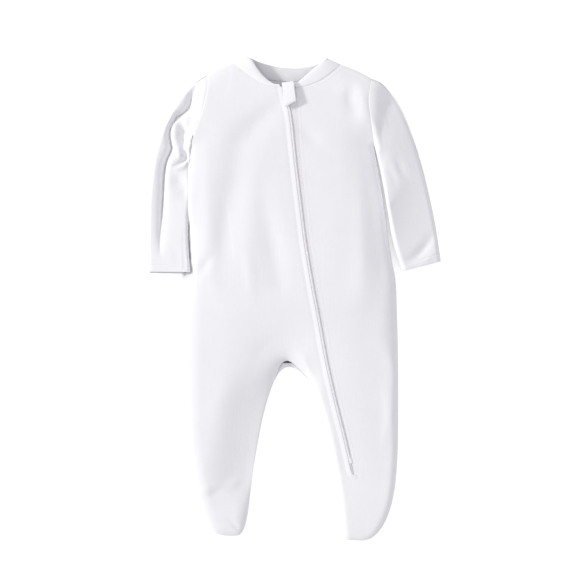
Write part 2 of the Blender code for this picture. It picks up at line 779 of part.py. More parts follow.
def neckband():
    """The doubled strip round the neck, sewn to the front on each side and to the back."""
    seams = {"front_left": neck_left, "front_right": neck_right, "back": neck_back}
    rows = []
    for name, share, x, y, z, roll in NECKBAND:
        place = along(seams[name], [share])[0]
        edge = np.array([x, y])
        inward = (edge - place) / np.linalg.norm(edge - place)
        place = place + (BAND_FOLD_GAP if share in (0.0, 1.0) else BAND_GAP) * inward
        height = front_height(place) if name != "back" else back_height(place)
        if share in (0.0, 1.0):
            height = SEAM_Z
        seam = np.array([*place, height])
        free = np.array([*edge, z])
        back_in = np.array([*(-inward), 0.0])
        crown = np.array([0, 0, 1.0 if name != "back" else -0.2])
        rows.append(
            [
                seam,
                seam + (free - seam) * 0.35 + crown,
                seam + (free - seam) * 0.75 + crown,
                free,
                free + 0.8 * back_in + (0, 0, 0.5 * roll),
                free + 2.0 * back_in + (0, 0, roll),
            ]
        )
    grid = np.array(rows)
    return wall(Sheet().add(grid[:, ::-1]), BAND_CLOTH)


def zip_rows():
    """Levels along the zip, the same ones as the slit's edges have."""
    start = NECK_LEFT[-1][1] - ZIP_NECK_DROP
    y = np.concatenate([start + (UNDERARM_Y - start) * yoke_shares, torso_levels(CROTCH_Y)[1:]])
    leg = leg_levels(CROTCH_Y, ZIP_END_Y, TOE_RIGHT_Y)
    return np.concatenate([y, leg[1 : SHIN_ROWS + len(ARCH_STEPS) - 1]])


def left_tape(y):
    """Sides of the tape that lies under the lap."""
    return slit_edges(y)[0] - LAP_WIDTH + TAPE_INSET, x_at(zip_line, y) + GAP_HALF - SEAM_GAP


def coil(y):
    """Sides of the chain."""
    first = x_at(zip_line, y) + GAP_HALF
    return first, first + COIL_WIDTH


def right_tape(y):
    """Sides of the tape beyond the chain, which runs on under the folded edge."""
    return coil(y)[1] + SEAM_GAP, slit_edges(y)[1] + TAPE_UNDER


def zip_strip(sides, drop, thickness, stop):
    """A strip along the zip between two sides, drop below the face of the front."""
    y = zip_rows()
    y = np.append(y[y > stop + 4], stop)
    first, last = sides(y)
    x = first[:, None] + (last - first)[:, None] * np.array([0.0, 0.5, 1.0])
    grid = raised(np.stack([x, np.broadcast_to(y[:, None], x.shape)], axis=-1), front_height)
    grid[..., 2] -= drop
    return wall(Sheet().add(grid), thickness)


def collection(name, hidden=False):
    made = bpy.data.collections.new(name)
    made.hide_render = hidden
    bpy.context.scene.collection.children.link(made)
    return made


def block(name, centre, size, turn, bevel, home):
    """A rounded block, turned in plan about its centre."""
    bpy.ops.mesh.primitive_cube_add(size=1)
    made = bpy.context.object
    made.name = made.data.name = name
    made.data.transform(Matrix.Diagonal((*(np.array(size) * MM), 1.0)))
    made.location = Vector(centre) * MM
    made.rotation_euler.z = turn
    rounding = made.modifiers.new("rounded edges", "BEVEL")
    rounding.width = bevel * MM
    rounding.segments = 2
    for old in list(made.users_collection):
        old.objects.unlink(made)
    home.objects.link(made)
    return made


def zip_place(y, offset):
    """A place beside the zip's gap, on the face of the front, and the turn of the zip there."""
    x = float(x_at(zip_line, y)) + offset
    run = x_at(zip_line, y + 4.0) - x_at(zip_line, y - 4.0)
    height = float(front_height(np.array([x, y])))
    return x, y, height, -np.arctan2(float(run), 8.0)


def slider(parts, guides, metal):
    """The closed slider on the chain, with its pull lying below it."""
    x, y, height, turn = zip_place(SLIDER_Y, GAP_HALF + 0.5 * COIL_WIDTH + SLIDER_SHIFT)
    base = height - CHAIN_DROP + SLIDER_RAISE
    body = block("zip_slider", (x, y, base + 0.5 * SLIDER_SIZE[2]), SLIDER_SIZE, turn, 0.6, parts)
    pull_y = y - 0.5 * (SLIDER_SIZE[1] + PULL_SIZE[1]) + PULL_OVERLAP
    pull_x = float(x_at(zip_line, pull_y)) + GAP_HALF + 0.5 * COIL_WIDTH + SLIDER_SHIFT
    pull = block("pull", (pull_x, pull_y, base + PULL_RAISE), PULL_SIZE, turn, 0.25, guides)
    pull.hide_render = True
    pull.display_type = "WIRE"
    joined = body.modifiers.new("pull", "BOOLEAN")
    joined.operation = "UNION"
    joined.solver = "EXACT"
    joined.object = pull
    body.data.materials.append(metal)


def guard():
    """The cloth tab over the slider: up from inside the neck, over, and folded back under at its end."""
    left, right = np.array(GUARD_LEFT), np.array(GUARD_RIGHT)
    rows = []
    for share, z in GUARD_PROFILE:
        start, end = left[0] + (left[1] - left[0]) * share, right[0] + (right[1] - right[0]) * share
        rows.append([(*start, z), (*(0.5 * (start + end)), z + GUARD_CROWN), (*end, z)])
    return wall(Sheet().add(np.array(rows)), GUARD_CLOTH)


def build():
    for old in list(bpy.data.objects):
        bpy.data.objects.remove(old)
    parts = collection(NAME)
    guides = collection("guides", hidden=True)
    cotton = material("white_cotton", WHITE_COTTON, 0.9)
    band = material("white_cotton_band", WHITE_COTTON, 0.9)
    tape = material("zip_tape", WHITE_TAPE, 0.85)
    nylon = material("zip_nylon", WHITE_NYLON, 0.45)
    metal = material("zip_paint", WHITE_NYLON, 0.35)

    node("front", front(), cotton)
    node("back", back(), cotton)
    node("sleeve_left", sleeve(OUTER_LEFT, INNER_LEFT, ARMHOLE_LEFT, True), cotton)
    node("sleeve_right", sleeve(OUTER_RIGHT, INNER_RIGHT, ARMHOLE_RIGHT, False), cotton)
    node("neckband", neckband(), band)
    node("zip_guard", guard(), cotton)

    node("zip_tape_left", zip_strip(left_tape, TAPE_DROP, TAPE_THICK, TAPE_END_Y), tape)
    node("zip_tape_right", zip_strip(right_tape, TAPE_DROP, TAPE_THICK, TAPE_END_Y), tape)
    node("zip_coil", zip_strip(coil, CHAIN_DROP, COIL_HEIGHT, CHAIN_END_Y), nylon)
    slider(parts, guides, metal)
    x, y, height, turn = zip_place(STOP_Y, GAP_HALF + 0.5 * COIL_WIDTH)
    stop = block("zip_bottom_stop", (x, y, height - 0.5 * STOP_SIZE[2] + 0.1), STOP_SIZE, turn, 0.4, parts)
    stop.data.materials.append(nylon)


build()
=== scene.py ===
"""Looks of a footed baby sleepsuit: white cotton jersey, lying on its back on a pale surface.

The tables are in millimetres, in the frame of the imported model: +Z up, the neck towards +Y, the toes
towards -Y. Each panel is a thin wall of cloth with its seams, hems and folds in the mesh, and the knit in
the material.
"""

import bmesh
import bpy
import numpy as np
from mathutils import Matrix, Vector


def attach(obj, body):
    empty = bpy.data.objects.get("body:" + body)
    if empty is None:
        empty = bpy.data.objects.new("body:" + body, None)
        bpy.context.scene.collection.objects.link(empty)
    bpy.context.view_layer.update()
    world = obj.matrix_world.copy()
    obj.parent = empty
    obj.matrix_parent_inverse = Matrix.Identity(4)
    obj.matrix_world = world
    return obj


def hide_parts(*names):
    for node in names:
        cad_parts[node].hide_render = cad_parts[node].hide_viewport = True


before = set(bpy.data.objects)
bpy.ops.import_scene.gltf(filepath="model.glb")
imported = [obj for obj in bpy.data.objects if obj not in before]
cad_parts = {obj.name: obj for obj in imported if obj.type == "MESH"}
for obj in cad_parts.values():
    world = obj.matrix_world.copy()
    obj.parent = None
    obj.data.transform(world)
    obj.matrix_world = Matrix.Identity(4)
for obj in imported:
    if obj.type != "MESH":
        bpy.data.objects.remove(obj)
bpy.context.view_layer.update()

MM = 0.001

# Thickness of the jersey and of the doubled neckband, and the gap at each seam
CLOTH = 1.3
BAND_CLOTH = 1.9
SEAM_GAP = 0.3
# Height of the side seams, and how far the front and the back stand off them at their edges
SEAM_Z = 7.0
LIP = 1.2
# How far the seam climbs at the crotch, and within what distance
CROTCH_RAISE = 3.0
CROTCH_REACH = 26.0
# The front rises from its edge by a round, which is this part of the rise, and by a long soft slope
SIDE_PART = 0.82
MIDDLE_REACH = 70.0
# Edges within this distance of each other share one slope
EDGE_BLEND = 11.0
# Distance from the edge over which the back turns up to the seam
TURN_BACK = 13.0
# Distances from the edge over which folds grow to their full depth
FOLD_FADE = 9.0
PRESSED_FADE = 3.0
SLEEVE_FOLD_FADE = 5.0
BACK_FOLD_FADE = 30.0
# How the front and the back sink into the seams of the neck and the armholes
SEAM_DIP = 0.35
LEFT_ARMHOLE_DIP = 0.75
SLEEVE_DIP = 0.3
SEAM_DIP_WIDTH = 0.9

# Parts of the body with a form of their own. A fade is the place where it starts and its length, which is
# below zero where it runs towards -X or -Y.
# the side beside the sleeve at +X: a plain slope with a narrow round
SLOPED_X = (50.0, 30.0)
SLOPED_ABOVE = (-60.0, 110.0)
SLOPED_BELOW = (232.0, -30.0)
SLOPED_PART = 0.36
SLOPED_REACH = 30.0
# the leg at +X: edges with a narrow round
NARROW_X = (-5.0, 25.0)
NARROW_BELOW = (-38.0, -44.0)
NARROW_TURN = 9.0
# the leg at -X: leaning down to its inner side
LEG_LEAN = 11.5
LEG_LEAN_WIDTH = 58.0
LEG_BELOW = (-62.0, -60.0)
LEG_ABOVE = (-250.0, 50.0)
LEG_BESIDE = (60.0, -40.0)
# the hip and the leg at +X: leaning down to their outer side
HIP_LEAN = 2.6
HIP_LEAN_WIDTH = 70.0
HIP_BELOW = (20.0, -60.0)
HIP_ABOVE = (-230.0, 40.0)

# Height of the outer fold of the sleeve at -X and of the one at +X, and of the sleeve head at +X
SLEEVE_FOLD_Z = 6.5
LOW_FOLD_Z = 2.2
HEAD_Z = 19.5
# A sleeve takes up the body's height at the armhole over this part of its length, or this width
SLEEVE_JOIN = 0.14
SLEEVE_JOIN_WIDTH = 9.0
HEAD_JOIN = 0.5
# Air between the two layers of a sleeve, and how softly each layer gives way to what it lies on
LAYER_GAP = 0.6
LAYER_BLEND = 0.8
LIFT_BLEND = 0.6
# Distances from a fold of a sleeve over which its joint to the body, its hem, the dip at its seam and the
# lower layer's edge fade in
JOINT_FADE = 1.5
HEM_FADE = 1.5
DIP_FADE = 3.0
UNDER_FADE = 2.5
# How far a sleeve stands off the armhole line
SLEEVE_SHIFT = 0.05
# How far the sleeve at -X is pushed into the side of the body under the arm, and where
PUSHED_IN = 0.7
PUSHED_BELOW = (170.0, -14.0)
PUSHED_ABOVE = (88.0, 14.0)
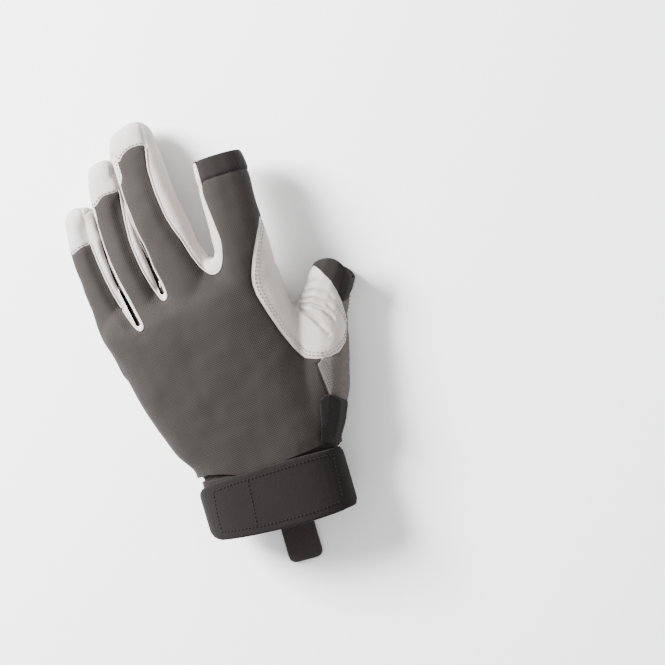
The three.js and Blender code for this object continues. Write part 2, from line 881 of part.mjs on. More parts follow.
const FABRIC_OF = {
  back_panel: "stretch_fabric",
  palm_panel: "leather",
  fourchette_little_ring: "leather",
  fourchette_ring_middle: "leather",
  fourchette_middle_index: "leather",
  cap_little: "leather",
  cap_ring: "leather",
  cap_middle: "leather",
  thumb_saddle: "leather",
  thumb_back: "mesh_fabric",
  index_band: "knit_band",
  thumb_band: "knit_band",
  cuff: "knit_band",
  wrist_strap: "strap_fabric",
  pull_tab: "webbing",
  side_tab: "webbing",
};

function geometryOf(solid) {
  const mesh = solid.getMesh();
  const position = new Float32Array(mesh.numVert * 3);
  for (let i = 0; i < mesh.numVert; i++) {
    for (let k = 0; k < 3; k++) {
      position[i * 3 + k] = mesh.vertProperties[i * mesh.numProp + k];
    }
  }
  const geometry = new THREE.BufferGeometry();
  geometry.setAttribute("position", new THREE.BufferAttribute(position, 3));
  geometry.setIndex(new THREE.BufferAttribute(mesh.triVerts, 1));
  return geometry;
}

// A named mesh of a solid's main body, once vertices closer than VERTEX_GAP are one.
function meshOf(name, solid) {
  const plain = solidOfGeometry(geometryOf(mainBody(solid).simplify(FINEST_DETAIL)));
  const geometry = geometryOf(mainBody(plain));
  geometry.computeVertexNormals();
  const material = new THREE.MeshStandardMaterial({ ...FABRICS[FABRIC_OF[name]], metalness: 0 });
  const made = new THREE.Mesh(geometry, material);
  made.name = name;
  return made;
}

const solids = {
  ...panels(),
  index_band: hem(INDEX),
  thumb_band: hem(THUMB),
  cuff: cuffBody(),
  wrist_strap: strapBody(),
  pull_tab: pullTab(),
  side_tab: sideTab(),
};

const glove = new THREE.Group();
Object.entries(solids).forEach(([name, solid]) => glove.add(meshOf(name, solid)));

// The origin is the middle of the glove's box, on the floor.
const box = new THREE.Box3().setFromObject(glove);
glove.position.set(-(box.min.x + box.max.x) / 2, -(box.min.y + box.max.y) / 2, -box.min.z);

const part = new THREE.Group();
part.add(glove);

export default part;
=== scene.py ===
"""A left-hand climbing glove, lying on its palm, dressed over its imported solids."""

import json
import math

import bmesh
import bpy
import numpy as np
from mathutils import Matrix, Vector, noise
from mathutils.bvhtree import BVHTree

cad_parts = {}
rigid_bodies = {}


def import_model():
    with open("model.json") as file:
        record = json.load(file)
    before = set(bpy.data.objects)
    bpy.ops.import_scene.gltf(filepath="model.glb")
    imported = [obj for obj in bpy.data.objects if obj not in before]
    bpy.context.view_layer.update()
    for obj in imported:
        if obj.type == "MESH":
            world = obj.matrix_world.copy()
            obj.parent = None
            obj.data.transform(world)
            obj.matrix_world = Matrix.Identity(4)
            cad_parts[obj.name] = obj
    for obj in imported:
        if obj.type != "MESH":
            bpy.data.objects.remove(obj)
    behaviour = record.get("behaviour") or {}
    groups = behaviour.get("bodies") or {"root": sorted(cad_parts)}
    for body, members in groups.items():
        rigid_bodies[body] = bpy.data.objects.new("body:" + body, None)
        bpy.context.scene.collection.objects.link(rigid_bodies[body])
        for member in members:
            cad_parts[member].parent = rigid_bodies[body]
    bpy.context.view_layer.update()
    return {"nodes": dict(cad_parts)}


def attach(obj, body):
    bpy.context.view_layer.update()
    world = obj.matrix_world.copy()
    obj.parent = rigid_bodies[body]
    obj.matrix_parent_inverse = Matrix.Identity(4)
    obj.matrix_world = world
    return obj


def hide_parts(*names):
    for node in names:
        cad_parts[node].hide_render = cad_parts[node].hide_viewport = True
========
TO BE DONE
Using the entries above, repeat only the lines from the one containing "zip_strip(left_tape, TAPE_DROP, TAPE_THICK, TAPE_END_Y), tape)" through the one containing "if empty is", end lines included.

RESPONSE TO THIS EXERCISE
    node("zip_tape_left", zip_strip(left_tape, TAPE_DROP, TAPE_THICK, TAPE_END_Y), tape)
    node("zip_tape_right", zip_strip(right_tape, TAPE_DROP, TAPE_THICK, TAPE_END_Y), tape)
    node("zip_coil", zip_strip(coil, CHAIN_DROP, COIL_HEIGHT, CHAIN_END_Y), nylon)
    slider(parts, guides, metal)
    x, y, height, turn = zip_place(STOP_Y, GAP_HALF + 0.5 * COIL_WIDTH)
    stop = block("zip_bottom_stop", (x, y, height - 0.5 * STOP_SIZE[2] + 0.1), STOP_SIZE, turn, 0.4, parts)
    stop.data.materials.append(nylon)


build()
=== scene.py ===
"""Looks of a footed baby sleepsuit: white cotton jersey, lying on its back on a pale surface.

The tables are in millimetres, in the frame of the imported model: +Z up, the neck towards +Y, the toes
towards -Y. Each panel is a thin wall of cloth with its seams, hems and folds in the mesh, and the knit in
the material.
"""

import bmesh
import bpy
import numpy as np
from mathutils import Matrix, Vector


def attach(obj, body):
    empty = bpy.data.objects.get("body:" + body)
    if empty is None:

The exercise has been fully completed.